No me quiero desviar porque lo que pretendo decir no es fácil, pues pertenece al etéreo mundo de los seres sin rostro y de las virtudes olvidadas. Existen a mi juicio dos grandes grupos de personas, a su vez divididos en pequeños subgéneros y ramas de un mismo tronco principal. Tomando no sin cierto reparo algunas ideas de Nietzsche, podemos distinguir entre personas que cargan sobre sí con la sumisión de lo cotidiano, de las normas y actitudes bien vistas por la sociedad, y personas rebeldes, no sin causa, sino contra un mundo que no los satisface. Ciudadanos que se niegan a serlo, que levantan los puños reclamando una individualidad que se empeñan en arrebatar la sociedad y el sistema.

Visto así es fácil caer en la idea —errónea por cierto— de que nosotros somos rebeldes, que luchamos. No, no luchamos. Dejamos de hacerlo hace décadas, en el momento en que la televisión y demás comodidades rodearon nuestro ambiente alejándonos de lo natural en un ser humano, la duda, el cuestionamiento de nuestro entorno y de nosotros mismos. En definitiva, el inconformismo que nos ha impulsado a crecer como seres racionales desde hace milenios. Ahora es fácil creer en nuestra propia libertad y buen juicio, sin embargo libertad y juicio son palabras carentes de sentido hoy día. Ni somos libres —pues vivimos en una sociedad permanentemente vigilada, estudiada y clasificada—, ni tenemos el juicio necesario. Éste quedó abolido el día que nació la palabra marketing y fue rematado con estudios de mercado. Sí, somos libres de ir al centro comercial que casualmente tenemos en el centro neurálgico de nuestra ciudad, y comprar lo que queramos motivados por el perpetuo asedio de lo novedoso. Hoy día muy pocos luchan de verdad por sí mismos, por la supervivencia de lo que consideran suyo. No culpo a los que no lo hacen —o hacemos, según se mire—, tan sólo constato una triste realidad. Perdimos el control, eso es todo.
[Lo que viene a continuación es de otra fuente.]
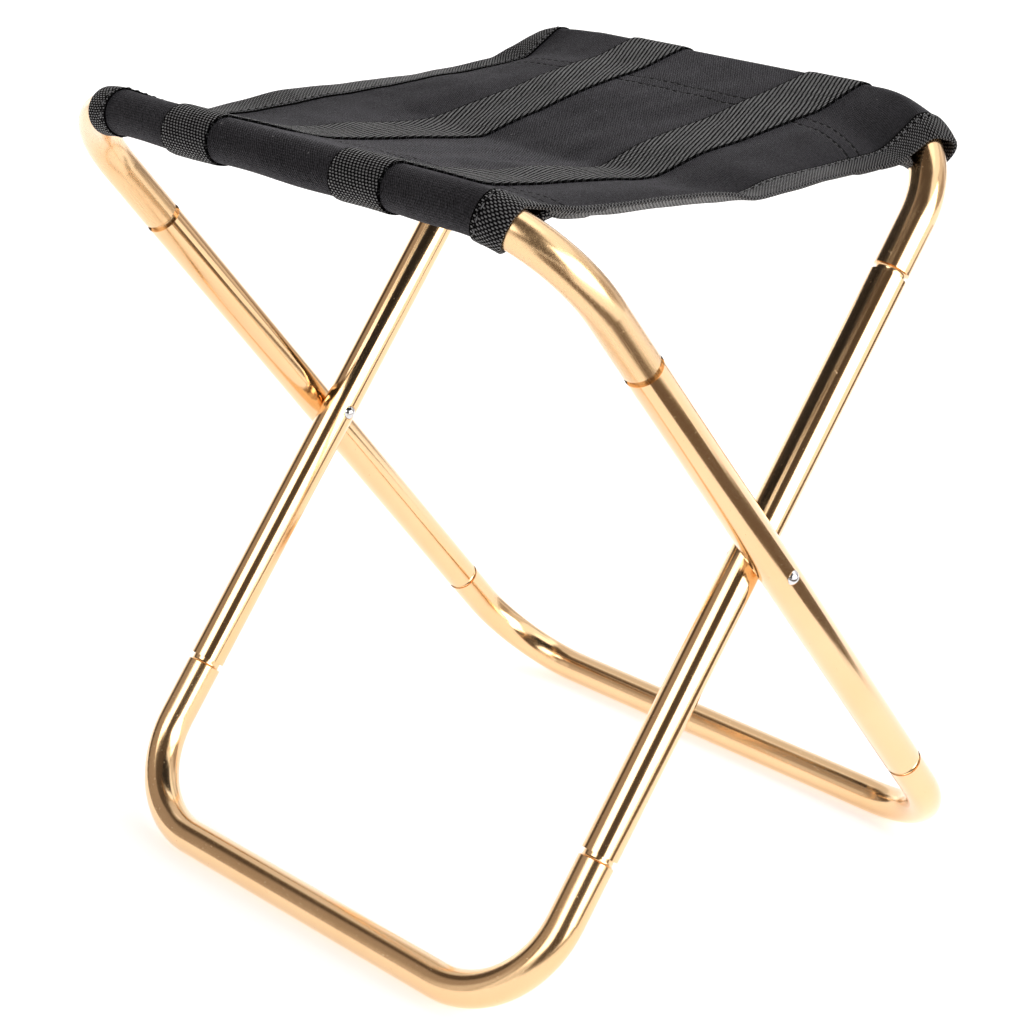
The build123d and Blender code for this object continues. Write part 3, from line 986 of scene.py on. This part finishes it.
def studio_world():
    """A dim room with soft boxes; the camera itself sees plain white behind the stool."""
    world = bpy.data.worlds.new("studio")
    bpy.context.scene.world = world
    world.use_nodes = True
    n = Nodes(world.node_tree)
    n.tree.nodes.clear()

    def inside(away, half, blur):
        """1 nearer the middle than half, easing to 0 over the blur on both sides."""
        return n.range(n.math("ABSOLUTE", away), half + blur, half - blur, 0.0, 1.0, "SMOOTHSTEP")

    split = n.add("ShaderNodeSeparateXYZ")
    n.link(n.add("ShaderNodeTexCoord").outputs["Generated"], split.inputs["Vector"])
    x, y, z = (split.outputs[k] for k in "XYZ")
    azimuth = n.math("DEGREES", n.math("ARCTAN2", x, n.math("MULTIPLY", y, -1.0)))
    elevation = n.math("DEGREES", n.math("ARCSINE", z))
    total = ROOM
    for middle, height, half_wide, half_high, bright in SOFT_BOXES:
        sideways = n.math("WRAP", n.math("SUBTRACT", azimuth, middle), 180.0, -180.0)
        upwards = n.math("SUBTRACT", elevation, height)
        shape = n.math("MULTIPLY", inside(sideways, half_wide, 4.0), inside(upwards, half_high, 2.5))
        total = n.math("ADD", total, n.math("MULTIPLY", shape, bright))
    warmth = n.add("ShaderNodeMix", data_type="RGBA")
    warmth.inputs["A"].default_value = (*WARM_DARK, 1)
    warmth.inputs["B"].default_value = (1, 1, 1, 1)
    n.link(total, warmth.inputs["Factor"])
    lit = n.add("ShaderNodeBackground")
    n.link(total, lit.inputs["Strength"])
    n.link(warmth.outputs["Result"], lit.inputs["Color"])
    plain = n.add("ShaderNodeBackground")
    plain.inputs["Color"].default_value = (1, 1, 1, 1)
    plain.inputs["Strength"].default_value = 1.0
    choose = n.add("ShaderNodeMixShader")
    n.link(n.add("ShaderNodeLightPath").outputs["Is Camera Ray"], choose.inputs[0])
    n.link(lit.outputs[0], choose.inputs[1])
    n.link(plain.outputs[0], choose.inputs[2])
    out = n.add("ShaderNodeOutputWorld")
    n.link(choose.outputs[0], out.inputs["Surface"])


def studio_sheet(name, corners, faces, material):
    """A flat piece of the studio, in metres."""
    mesh = bpy.data.meshes.new(name)
    mesh.from_pydata(corners, [], faces)
    obj = bpy.data.objects.new(name, mesh)
    bpy.context.scene.collection.objects.link(obj)
    finish_with(obj, material)
    return obj


def glow(n, colour, strength):
    """Light given off evenly by a material."""
    n.shader.inputs["Emission Color"].default_value = (*colour, 1)
    n.shader.inputs["Emission Strength"].default_value = strength


def plain_floor():
    """A pale floor that goes on past the view."""
    size = 6.0
    n = Material("floor_paper")
    n.set(Base_Color=(0.9, 0.9, 0.9, 1), Roughness=0.9, Specular_IOR_Level=0.1)
    glow(n, (1, 1, 1), 0.45)
    corners = [(-size, -size, 0), (size, -size, 0), (size, size, 0), (-size, size, 0)]
    floor = studio_sheet("floor", corners, [(0, 1, 2, 3)], n.material)
    floor.location.z = -0.0002


def dark_gaps():
    """The dark floor past the paper's right and near edges, seen only in the metal's reflections."""
    n = Material("dark_gaps")
    n.set(Base_Color=(0, 0, 0, 1), Roughness=1.0, Specular_IOR_Level=0.0)
    glow(n, WARM_DARK, 0.17)
    beside = [(0.25, -0.55), (0.50, -0.42), (0.50, 0.80), (0.25, 0.80)]
    towards_camera = [(0.25, -0.55), (1.00, -2.20), (2.20, -1.30), (0.50, -0.42)]
    corners = [(x, y, 0.0005) for x, y in beside + towards_camera]
    gaps = studio_sheet("dark_gaps", corners, [(0, 1, 2, 3), (4, 5, 6, 7)], n.material)
    gaps.visible_camera = False
    gaps.visible_diffuse = False
    gaps.visible_shadow = False
    gaps.visible_transmission = False


def camera():
    """The camera at the photograph's viewing angle."""
    azimuth, elevation, roll = radians(44.162), radians(20.420), radians(2.437)
    distance, leftwards, downwards = 853.53, 5.283, 11.763  # from the fold's pivot
    back = Vector((sin(azimuth) * cos(elevation), -cos(azimuth) * cos(elevation), sin(elevation)))
    right = (-back).cross(Vector((0, 0, 1))).normalized()
    up = right.cross(-back)
    right, up = (cos(roll) * right + sin(roll) * up, -sin(roll) * right + cos(roll) * up)
    pivot = Vector((0, PIVOT_Y, PIVOT_Z))
    place = (pivot + back * distance - right * leftwards - up * downwards) * MM
    data = bpy.data.cameras.new("camera")
    data.sensor_width = 36.0
    data.lens = 85.17
    data.clip_start, data.clip_end = 0.05, 50
    obj = bpy.data.objects.new("camera", data)
    axes = Matrix((right, up, back)).transposed()
    obj.matrix_world = Matrix.Translation(place) @ axes.to_4x4()
    bpy.context.scene.collection.objects.link(obj)
    bpy.context.scene.camera = obj


studio_world()
plain_floor()
dark_gaps()
camera()
bpy.context.scene.view_settings.view_transform = "Standard"
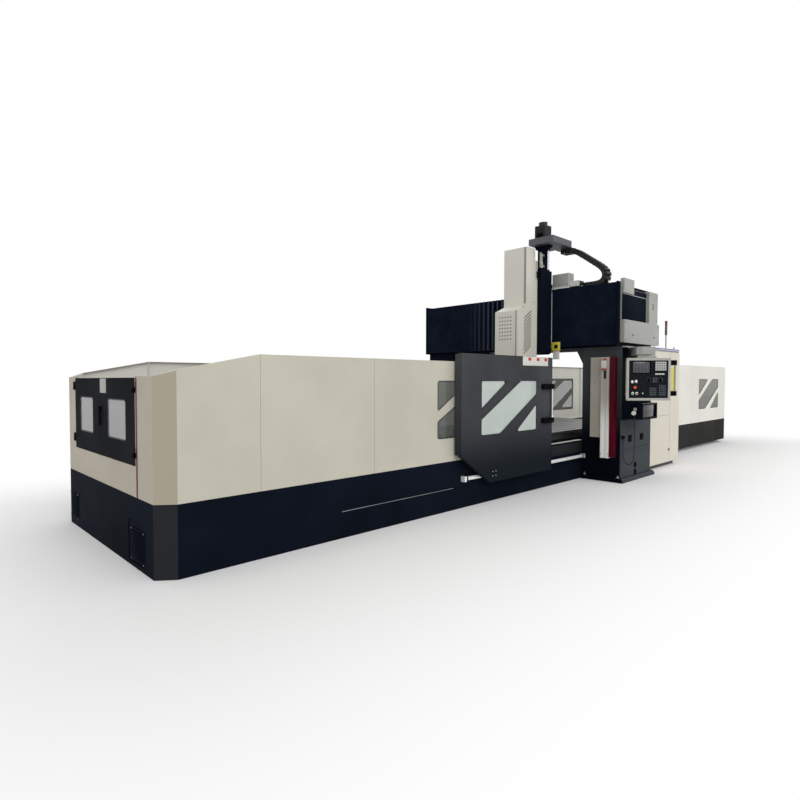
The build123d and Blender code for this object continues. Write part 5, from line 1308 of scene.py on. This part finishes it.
class MILL_OT_studio(bpy.types.Operator):
    """Sets the pale floor, the even light and the camera at the photographed angle"""

    bl_idname = "mill.studio"
    bl_label = "Studio"

    def execute(self, context):
        settings = context.scene.mill_studio
        self.floor(settings)
        self.world(settings)
        sun = bpy.data.lights.new("key", "SUN")
        sun.energy = settings.key_strength
        sun.angle = math.radians(50)
        lamp = bpy.data.objects.new("key", sun)
        lamp.rotation_euler = Vector((-0.25, -0.85, 0.75)).to_track_quat("Z", "Y").to_euler()
        context.scene.collection.objects.link(lamp)
        camera_data = bpy.data.cameras.new("camera")
        camera_data.sensor_fit = "HORIZONTAL"
        camera_data.sensor_width = SENSOR_WIDTH
        camera_data.lens = FOCAL_LENGTH / PICTURE_WIDTH * SENSOR_WIDTH
        camera_data.shift_x = (PICTURE_WIDTH / 2 - PICTURE_CENTRE[0]) / PICTURE_WIDTH
        camera_data.shift_y = -(PICTURE_WIDTH / 2 - PICTURE_CENTRE[1]) / PICTURE_WIDTH
        camera_data.clip_end = 200
        camera = bpy.data.objects.new("camera", camera_data)
        camera.location = CAMERA_PLACE
        camera.rotation_euler = (math.radians(90 - CAMERA_DIP), 0, math.radians(-CAMERA_TURN))
        context.scene.collection.objects.link(camera)
        context.scene.camera = camera
        context.scene.view_settings.view_transform = "Standard"
        return {"FINISHED"}

    def floor(self, settings):
        """A wide pale floor that fades to the backdrop's white away from the machine."""
        bm = bmesh.new()
        bmesh.ops.create_grid(bm, x_segments=1, y_segments=1, size=60)
        bmesh.ops.translate(bm, vec=(0, 0, -0.0005), verts=bm.verts)
        mesh = bpy.data.meshes.new("studio_floor")
        bm.to_mesh(mesh)
        bm.free()
        material, tree, place = start("matte_studio_floor")
        paint = {"Base Color": (0.93, 0.93, 0.93, 1), "Roughness": 0.9, "Specular IOR Level": 0.1}
        paint = add(tree, "BsdfPrincipled", paint)
        half = add(tree, "VectorMath", {0: place}, operation="ABSOLUTE")
        outside = {0: half, 1: (7.5, 1.8, 0.0)}
        outside = add(tree, "VectorMath", outside, operation="SUBTRACT")
        outside = add(tree, "VectorMath", {0: outside}, operation="MAXIMUM")
        away = add(tree, "VectorMath", {0: outside}, operation="LENGTH")
        fade = {"Value": away, "From Min": 0.1, "From Max": 3.0}
        fade = add(tree, "MapRange", fade, interpolation_type="SMOOTHSTEP")
        seen = add(tree, "LightPath").outputs["Is Camera Ray"]
        share = add(tree, "Math", {0: fade, 1: seen}, operation="MULTIPLY")
        glow = {"Color": list(settings.background), "Strength": 1.0}
        glow = add(tree, "Emission", glow)
        mix = add(tree, "MixShader", {0: share, 1: paint, 2: glow})
        add(tree, "OutputMaterial", {"Surface": mix})
        mesh.materials.append(material)
        floor = bpy.data.objects.new("studio_floor", mesh)
        bpy.context.scene.collection.objects.link(floor)

    def world(self, settings):
        """Even light from all round, seen as plain white by the camera, in metal and through glass."""
        world = bpy.data.worlds.new("studio")
        world.use_nodes = True
        tree = world.node_tree
        tree.nodes.clear()
        rays = add(tree, "LightPath").outputs
        seen = {0: rays["Is Camera Ray"], 1: rays["Is Glossy Ray"]}
        seen = add(tree, "Math", seen, operation="MAXIMUM")
        seen = {0: seen, 1: rays["Is Transmission Ray"]}
        seen = add(tree, "Math", seen, operation="MAXIMUM")
        colour = list(settings.background)
        lit = add(tree, "Background", {"Color": colour, "Strength": settings.sky_strength})
        plain = add(tree, "Background", {"Color": colour, "Strength": 1.0})
        mix = add(tree, "MixShader", {0: seen, 1: lit, 2: plain})
        add(tree, "OutputWorld", {"Surface": mix})
        bpy.context.scene.world = world


class MILL_PT_panel(bpy.types.Panel):
    """Lists the steps that dress the machine"""

    bl_idname = "MILL_PT_panel"
    bl_label = "Milling machine"
    bl_space_type = "VIEW_3D"
    bl_region_type = "UI"
    bl_category = "Mill"

    def draw(self, context):
        for group in (context.scene.mill_finish, context.scene.mill_studio):
            for name in group.__annotations__:
                self.layout.prop(group, name)
        for step in STEPS:
            self.layout.operator(step.bl_idname)


STEPS = (
    MILL_OT_studio, MILL_OT_finishes, MILL_OT_handwheel_cord, MILL_OT_folded_covers, MILL_OT_cable_chain,
    MILL_OT_window_seals, MILL_OT_door_fittings, MILL_OT_gantry_fittings, MILL_OT_carriage_fittings,
    MILL_OT_head_fittings, MILL_OT_pendant_controls, MILL_OT_arm_cover, MILL_OT_operator_station,
    MILL_OT_cabinet_fittings, MILL_OT_end_fittings, MILL_OT_jamb_fittings,
)
CLASSES = (MillFinishSettings, MillStudioSettings, *STEPS, MILL_PT_panel)


def register():
    for entry in CLASSES:
        bpy.utils.register_class(entry)
    bpy.types.Scene.mill_finish = bpy.props.PointerProperty(type=MillFinishSettings)
    bpy.types.Scene.mill_studio = bpy.props.PointerProperty(type=MillStudioSettings)


def unregister():
    del bpy.types.Scene.mill_studio
    del bpy.types.Scene.mill_finish
    for entry in reversed(CLASSES):
        bpy.utils.unregister_class(entry)


def main():
    register()
    for step in STEPS:
        group, name = step.bl_idname.split(".")
        getattr(getattr(bpy.ops, group), name)()


if __name__ == "__main__":
    main()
Por eso, aquellos jinetes del yo siguen al pie del cañón. Insatisfechos con su entorno, todos los días libran batallas consigo mismos. Sin embargo la guerra no está perdida. Aún no. Todavía hoy día es posible reivindicar nuestra propia parcela en esta ágora cada día más inquietante. Tan sólo basta con pensar, qué es lo que he hecho yo para mejorar este mundo, y salir a la calle. Lejos y con la perspectiva del pensamiento es más fácil valorar la empresa que acometemos.

El libro de las sombras no es más que el diario de los que un día decidieron ponerse en pie, y asumir la soledad que provoca la búsqueda de uno mismo y de su Destino.